Verify Carrier Identity And Authorization, A Quick Checklist

  • Completed, signed Form W‑13 with legal name and EIN on file.
  • SCAC verified and active, linked to the same legal entity.
  • Access agreement with identity details that match W‑13 and SCAC.
  • Current certificate of insurance that matches the same entity.
  • Authorization log updated with validation dates, responsible user, and evidence location.
  • Re‑validation triggered any time ownership, EIN, SCAC, or insurance changes.

Store And Update Form W-13 Data

Build A Controlled Repository

  • Use a secure document store with electronic indexing by terminal, customer, and SCAC.
  • Give role‑based access to limit who can add, change, or delete files.
  • Keep resilient backups so you can retrieve W‑13 and support files quickly during an audit.

Version Control That Works

  • When a carrier’s EIN, legal name, or SCAC changes, add a new version, time‑stamp it, and keep the prior version for your audit trail.
  • Record the validator’s name, date, method, and outcome, for example TIN Matching result ID where applicable.
  • Run an annual documentation review, plus a quick quarterly check, to catch expirations and mismatches before filing month‑end reports.

Report The Correct Rack Purchaser With W-13

ExSTARS hinges on who bought or took possession at the rack.

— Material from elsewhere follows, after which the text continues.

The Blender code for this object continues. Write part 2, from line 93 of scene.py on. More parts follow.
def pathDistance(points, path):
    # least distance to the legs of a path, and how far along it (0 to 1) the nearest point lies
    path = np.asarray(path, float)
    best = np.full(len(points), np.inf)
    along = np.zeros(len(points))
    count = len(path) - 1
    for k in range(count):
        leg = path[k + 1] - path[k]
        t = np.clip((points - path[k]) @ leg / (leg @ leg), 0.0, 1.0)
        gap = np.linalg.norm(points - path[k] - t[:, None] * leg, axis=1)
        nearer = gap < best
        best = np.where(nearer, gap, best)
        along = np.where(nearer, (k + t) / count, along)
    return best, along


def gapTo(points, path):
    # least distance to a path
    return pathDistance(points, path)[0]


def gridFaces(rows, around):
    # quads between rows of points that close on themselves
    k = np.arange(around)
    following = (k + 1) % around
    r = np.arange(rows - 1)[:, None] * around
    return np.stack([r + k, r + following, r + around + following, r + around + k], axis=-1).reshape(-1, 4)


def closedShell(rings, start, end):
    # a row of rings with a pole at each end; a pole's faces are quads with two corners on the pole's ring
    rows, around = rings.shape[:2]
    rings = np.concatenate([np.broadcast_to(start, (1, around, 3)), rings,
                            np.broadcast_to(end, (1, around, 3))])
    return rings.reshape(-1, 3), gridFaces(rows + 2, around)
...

Your W‑13 is the source of truth for the legal name and EIN you must report. Tie each lift to that EIN so the inventory and tax responsibility fall to the right entity in your 720‑TO and carrier files.

Make it practical

  • Require a W‑13 from every position holder before lift privileges.
  • Match EIN and legal name to IRS records, then bind SCAC so the physical lift and reported purchaser stay in sync.
  • Keep W‑13, access agreements, and insurance together in one folder per counterparty so audits are fast and focused.

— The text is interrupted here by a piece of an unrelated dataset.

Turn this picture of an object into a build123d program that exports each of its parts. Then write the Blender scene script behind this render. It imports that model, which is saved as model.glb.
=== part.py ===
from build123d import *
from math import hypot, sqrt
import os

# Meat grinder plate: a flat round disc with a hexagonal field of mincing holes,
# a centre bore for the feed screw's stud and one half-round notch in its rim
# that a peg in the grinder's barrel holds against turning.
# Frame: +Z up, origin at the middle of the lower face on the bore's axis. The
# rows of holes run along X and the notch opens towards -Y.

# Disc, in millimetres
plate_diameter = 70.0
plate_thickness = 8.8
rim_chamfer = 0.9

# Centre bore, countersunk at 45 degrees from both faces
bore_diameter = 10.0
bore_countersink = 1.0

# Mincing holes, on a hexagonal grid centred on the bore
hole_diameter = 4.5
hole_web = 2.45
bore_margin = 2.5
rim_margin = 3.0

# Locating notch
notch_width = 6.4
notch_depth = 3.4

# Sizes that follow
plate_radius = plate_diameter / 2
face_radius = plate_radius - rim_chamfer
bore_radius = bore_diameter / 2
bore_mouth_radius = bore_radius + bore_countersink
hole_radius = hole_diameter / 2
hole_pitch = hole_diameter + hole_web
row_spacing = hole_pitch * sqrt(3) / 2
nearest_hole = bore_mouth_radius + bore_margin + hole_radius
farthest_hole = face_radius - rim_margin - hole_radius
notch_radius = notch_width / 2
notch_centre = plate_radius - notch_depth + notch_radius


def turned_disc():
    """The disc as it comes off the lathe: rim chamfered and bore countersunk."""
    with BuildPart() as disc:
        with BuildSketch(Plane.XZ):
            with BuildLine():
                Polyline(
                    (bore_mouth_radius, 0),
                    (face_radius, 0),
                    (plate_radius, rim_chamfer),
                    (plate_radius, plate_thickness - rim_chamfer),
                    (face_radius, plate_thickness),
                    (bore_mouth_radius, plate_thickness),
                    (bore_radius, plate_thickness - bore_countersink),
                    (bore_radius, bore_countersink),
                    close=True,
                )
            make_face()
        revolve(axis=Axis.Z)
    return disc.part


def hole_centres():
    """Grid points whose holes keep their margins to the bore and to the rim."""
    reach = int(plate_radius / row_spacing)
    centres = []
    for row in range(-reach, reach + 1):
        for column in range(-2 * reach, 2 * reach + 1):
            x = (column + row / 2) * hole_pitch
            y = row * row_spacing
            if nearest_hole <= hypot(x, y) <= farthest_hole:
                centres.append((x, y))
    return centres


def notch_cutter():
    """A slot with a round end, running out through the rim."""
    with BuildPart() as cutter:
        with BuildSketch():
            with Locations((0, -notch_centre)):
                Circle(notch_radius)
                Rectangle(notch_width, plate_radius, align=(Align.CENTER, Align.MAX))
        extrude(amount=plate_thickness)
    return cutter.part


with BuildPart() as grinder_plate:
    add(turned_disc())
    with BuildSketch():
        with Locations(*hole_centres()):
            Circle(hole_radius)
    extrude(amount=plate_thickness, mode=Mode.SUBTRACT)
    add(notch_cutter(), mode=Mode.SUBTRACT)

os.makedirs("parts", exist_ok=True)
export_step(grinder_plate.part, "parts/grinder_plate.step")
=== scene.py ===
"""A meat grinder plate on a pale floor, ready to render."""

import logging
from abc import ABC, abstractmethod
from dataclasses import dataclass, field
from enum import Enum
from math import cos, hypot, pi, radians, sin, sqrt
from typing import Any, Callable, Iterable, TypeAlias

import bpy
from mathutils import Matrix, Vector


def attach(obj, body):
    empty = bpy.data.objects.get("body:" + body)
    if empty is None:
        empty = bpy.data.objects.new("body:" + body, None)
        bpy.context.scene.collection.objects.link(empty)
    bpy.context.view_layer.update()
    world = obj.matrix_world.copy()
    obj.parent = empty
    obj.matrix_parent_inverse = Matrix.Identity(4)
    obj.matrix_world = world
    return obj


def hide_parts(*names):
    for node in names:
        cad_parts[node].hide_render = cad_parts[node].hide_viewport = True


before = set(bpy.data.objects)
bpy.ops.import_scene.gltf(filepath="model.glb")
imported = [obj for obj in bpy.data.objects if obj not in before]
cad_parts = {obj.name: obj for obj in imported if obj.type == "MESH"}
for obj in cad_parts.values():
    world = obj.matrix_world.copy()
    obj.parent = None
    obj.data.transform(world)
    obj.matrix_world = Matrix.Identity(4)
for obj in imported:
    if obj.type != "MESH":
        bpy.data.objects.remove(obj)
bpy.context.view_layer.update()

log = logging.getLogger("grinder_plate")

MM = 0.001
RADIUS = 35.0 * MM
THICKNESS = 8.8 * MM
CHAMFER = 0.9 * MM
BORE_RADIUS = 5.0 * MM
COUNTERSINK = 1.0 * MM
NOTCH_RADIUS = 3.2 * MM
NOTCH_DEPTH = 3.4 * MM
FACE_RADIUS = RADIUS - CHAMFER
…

Common W-13 Mistakes To Avoid

  • Using a trade name where the legal name is required.
  • Accepting an invalid or missing EIN, which cascades into ExSTARS misreports.
  • Skipping SCAC capture, which breaks traceability between the lifter on site and the purchaser you report.
  • Allowing unsigned or outdated forms to linger in the file.
  • Onboarding without verifying access agreement and insurance details match the W‑13.
  • Failing to schedule periodic documentation checks, so changes slip past your team.

State And Local Implications Of W-13 Data

State revenue agencies use ExSTARS data to attribute purchases and liabilities. If your W‑13 or EIN data is wrong, a state can map terminal activity to the wrong filer, which invites notices and assessments. Clean W‑13 data lowers the risk of cross‑jurisdiction mismatches when states compare ExSTARS movements to state motor fuels returns and licensing records. ExSTARS exists to enable this matching across forms and periods, so getting identity right is worth the extra five minutes up front.

Where To Get Form W-13 Guidance And Updates

  • IRS About Form W‑13 page for the current form and revision history. Check the “Last Reviewed” date for freshness, for example February 19, 2025 on the most recent IRS update.
  • IRS ExSTARS overview, related forms, and the 720‑TO and 720‑CS instructions, which outline who files and how data is used.
  • IRS Internal Revenue Manual sections that describe how ExSTARS data flows and how discrepancies are handled.
  • NMFTA resources for SCAC definitions and verification procedures, including SCAC Online and the 2026 verification change for non‑Class 8 carriers. Build this change into your playbooks now.

FAQs

What is a W‑13 form?

Form W‑13 captures and certifies a purchaser’s or position holder’s EIN and legal name for ExSTARS reporting. Terminal operators use it to tie each rack lift to the correct taxpayer and to support clean 720‑TO and 720‑CS files.

What is “Form 13” in income tax?

There is no standard U.S. federal “Form 13” income tax form. If you see something labeled that way, verify the issuing agency because it may be a state or administrative document. When in doubt, check the agency site or speak with your advisor.

What is the IRS form for involuntary conversions?

Use Form 4684 for casualties and thefts, which can include certain involuntary conversions. Evaluate whether Section 1033 rules apply to defer gain when property is replaced.

Is there an IRS W‑14?

There is an IRS Form W‑14 used for claiming exemption from the excise tax imposed on certain goods or services for foreign missions and international organizations. It is not used for terminal rack identity.

Where Accountably Fits

If your team is stretched thin and documentation drifts during peak season, you do not need more forms, you need a repeatable delivery system. At Accountably, we help operations teams build disciplined intake, validation, and review workflows, including SOPs for W‑13 collection, EIN checks, SCAC mapping, and evidence retention. We work inside your tools and templates, keep review time low, and protect deadlines without creating chaos.

Conclusion

W‑13 is small, but it does big work. When you collect it before first lift, validate EIN and SCAC, and keep the paperwork in sync with access and insurance, your ExSTARS files line up cleanly with what actually moved at the rack. Add quarterly checks, document your validations, and pause lifts when information changes. Do that, and audits feel routine, not risky.